There were only 260,631 registered lowland Aborigines as of May, according to council statistics, while estimates of the number of plains Aborigines range widely, with concerns that their inclusion could sway “lowland” elections.

In response, forum chairperson and Minister Without Portfolio Lin Wan-i (林萬億), who is responsible for the legislation, urged activists to be “more pragmatic.”

“We should not give up this opportunity [to win official recognition], because there is no way of knowing when another will arise,” he said, promising to push for equal education and cultural treatment of plains Aborigines, even as voting rights are put on hold because of the difficulty of winning passage for a constitutional amendment.

Constitutional language reserves quotas of legislators for both lowland and mountain Aborigines.

“Our draft legislation would include ‘plains’ tribes within constitutional promises to protect and support the education and culture of all Aboriginal tribes,” he said, drawing applause from older attendees.

“People should discern the difference and support the Executive Yuan’s version. I am not happy either, but we have already waited long enough [to win official recognition],” said Lin Sheng-yi (林勝義), a Ketagalan activist, who is in his 70s.

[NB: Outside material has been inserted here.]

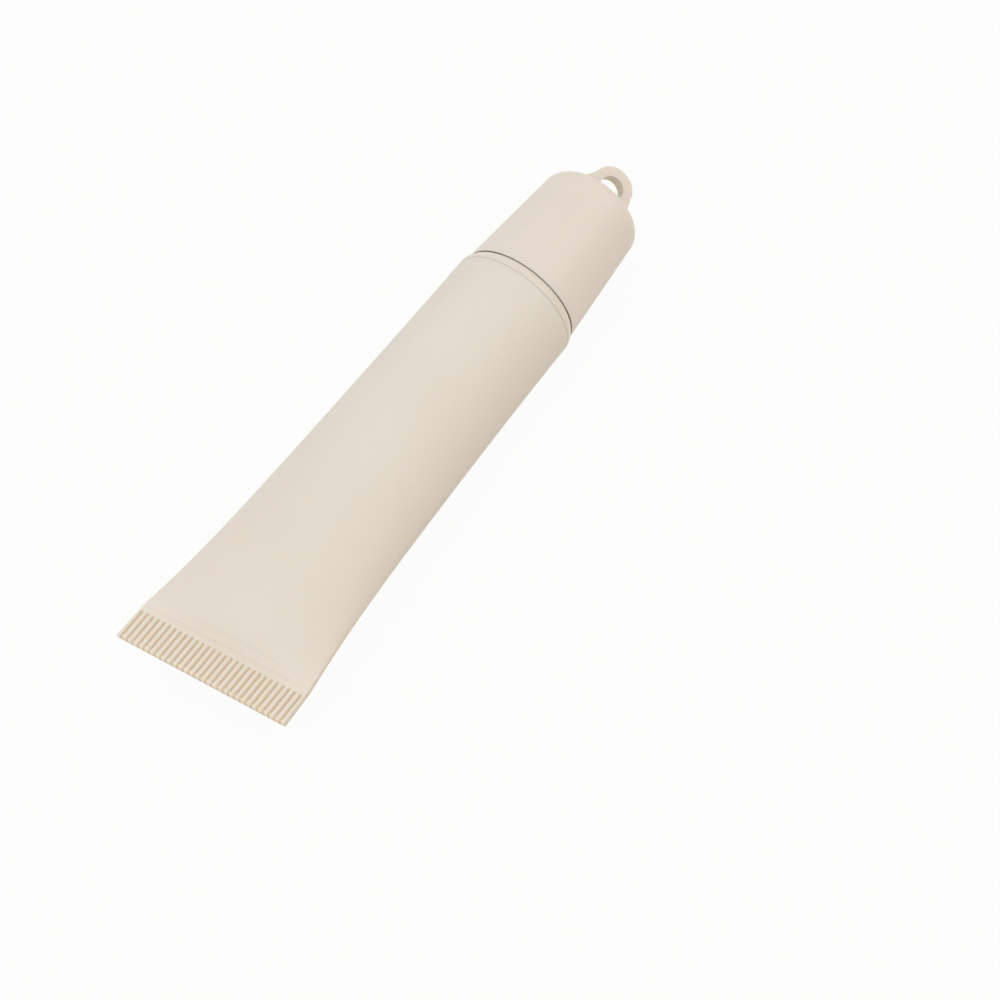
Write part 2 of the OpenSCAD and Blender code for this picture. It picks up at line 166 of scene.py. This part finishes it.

“Members of ‘lowland’ tribes have used the ‘lowland’ designation for decades and its definition already contains a kind of social consensus. We would need to spend a long time holding discussions with members of lowland tribes before we could change it,” said Chen Jin-wan (陳金萬), another older activist who serves as a Ketagalan representative to the Taipei City Government’s Indigenous Peoples Commission.

“The main controversy is over voting rights and we should not delay taking advantage of the opportunity to rebuild our culture over that issue,” Chen said.